If not, Imams and community activists need to work towards holding activities and lectures in a language everyone understands.
They need to remember that activities and lectures in only one language that not everyone comprehends will result in non-participation and feelings of hurt and exclusion from those who don't speak it.
As well, the youth amongst the Muslims of a particular nationality do not necessarily speak or completely understand the language of their parents. They are more comfortable with the common language of the country (i.e. English). This means that having ethnic language-specific lectures and activities will exclude the youth who one day must lead the community.
4. Hold a one-day seminar on chapter 49, verse 13 of the Quran
How many Muslims in your community know the importance of getting to know Muslims of other backgrounds?
Getting to know each other can start with a one-day seminar on 49:13 of the Quran. This verse of the Quran should be properly explained. In addition, there should be a discussion of how the Prophet Muhammad (peace and blessings be upon him) treated his Companions who were of a different ethnic or racial group, as well as the contributions of these men and women to Islam.
Such a discussion will serve to clarify the Islamic viewpoint on the matter. In addition, it should be stated very clearly that the mosque has a policy of openness to all races and cultures, based on this verse of the Quran.
5. Talk about it in the Khutba
Think about it: in a year how many opportunities do Imams and community leaders have to speak about any topic they wish?
Juma Khutba time is crucial in which the issue of stereotyping in the community and racism in the society must be discussed since even those who are not Masjid regulars often come to Juma prayers.
6. Check your Halaqas
What language are most of your mosque's halaqas held in?
While language-specific Halaqas in mosques are more convenient for homesick new immigrants, for instance, they create natural barriers and inhospitable situations for new Muslims or a Muslim from a smaller ethnic group.
This gives Shaitan an opportunity to give that person the impression that others are not willing to mix with them because they speak a different language, while this may not necessarily be the case.
If you don't want to completely drop the language-specific Halaqas, establish one or two common language ones, so that those who don't speak the lingo of one Halaqa can acquire knowledge from another one. Let's make sure this one is taught by an experienced teacher so that those who need the most, youth and new Muslims, get the best.

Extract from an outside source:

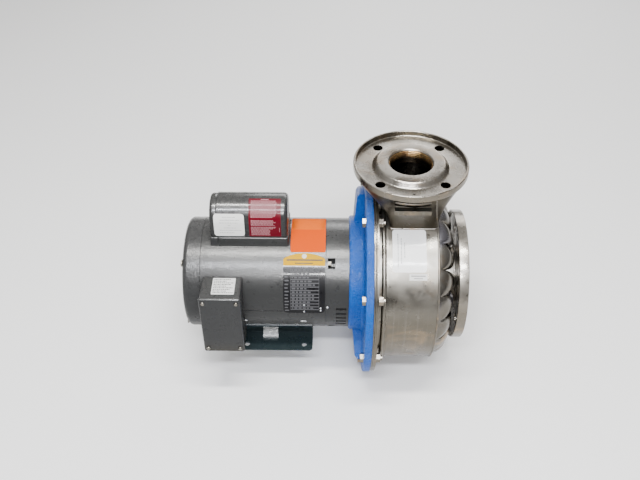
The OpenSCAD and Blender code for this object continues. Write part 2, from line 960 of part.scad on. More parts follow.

7. Don't have separate weekend schools
Do you have Islamic weekend schools for kids which are segregated by language?
While having language-specific activities for adults can be tolerated, this problem should not be passed down to the younger generation through weekend schools.
In a few instances, some weekend schools have one day where they teach kids of Arabic background and another for kids of Urdu background, although both are, ironically teaching their students in English.
This kind of separation should not be encouraged. Weekend schools should operate in the common language of the community (which is usually what most of the younger kids speak and feel comfortable with anyway). Studies show that children learning, playing and working together toward common goals develop positive attitudes about one another.
8. Have competitions between mosques of different ethnic neighborhoods
Who do you laugh and play with?
It's usually those who you feel comfortable with, and sadly too often that translates into those of the same ethno-linguistic group. On a community level, if your city has a number of "ethnic" mosques where the population is predominantly of one background, leaders and activists need to organize fun activities to bring the groups together.
These can include common Eid dinners and picnics, as well as inter-Islamic center competitions on Islamic knowledge or sports.
Whatever activity you decide on, remember that the point is to create love and respect between Muslims regardless of differences in race, language, ethnicity or culture.
9. Start Muslim moms' playgroup
How can Muslim moms with small kids and some free time help foster the unity of Muslims of different backgrounds?
It all starts when you're young, so even before kids reach the age of attending Islamic weekend school or regular school, start a playgroup for Muslim moms of all backgrounds.
The playgroup will not only allow kids to mix with other Muslims their age but of different backgrounds; it will also allow moms to share parenting strategies. After all, Muslim motherhood is not a topic of concern exclusively for African-American, Caucasian, Arab or Indo-Pakistani Muslims (perhaps a seminar on this topic can be one of the group's activities).
10. Assure cultural interaction in Islamic schools
Islamic education is not just about curriculum. It's also about interactions between students. One of the saddest issues in American public schools is the racial and cultural segregation amongst students.
Don't let this happen to our Islamic schools. Teachers and principals must ensure that kids mix with those of other backgrounds in the cafeteria and in the playground not just classes.
Make it a firm rule that no child is excluded or teased on the basis of race, religion, ethnicity, accent, gender, disability, or appearance.
Help children recognize instances of stereotyping, prejudice and discrimination. Train teachers so that they make sure that children know how to respond to such attitudes and behaviors when they see them in action. According to recent studies, encouraging children's critical thinking ability may be the best antidote to prejudice.
When a personal conflicts do occur among children, encourage your's to think about how the other person might be feeling.
11. Make an inclusive Board of Directors on your Masjid or school
Who calls the shots at the local Masjid? Who sits on its Board of Directors?
Because of the ethnically dominated neighborhoods, there are Islamic centers and mosques where people of one ethnicity alone are running the place, and board meetings, for instance, are held in their language.
Stop this phenomenon. Get Muslims of other backgrounds on the board. Apart from making it more ethnically mixed the presence of Muslims of different backgrounds will also, Insha Allah, serve to unite the community.
When Muslims from different backgrounds see that someone of a similar ethno-racial or cultural group is represented in an authoritative body, they will be more willing to participate and help with the mosque or Islamic center than if it's made up of people of only one background.
12. Organize an open house
Organize an open house by inviting all neighbors to Masjid. Make your Eid festivals open to all. Communication helps takes down barriers.
13. Hold joint board meetings with other Masjids
It always helps to share ideas and experiences. Masjids in one neighborhood may have an experience that is different from your experience. Why not once in a while have joint meetings of the decision-makers.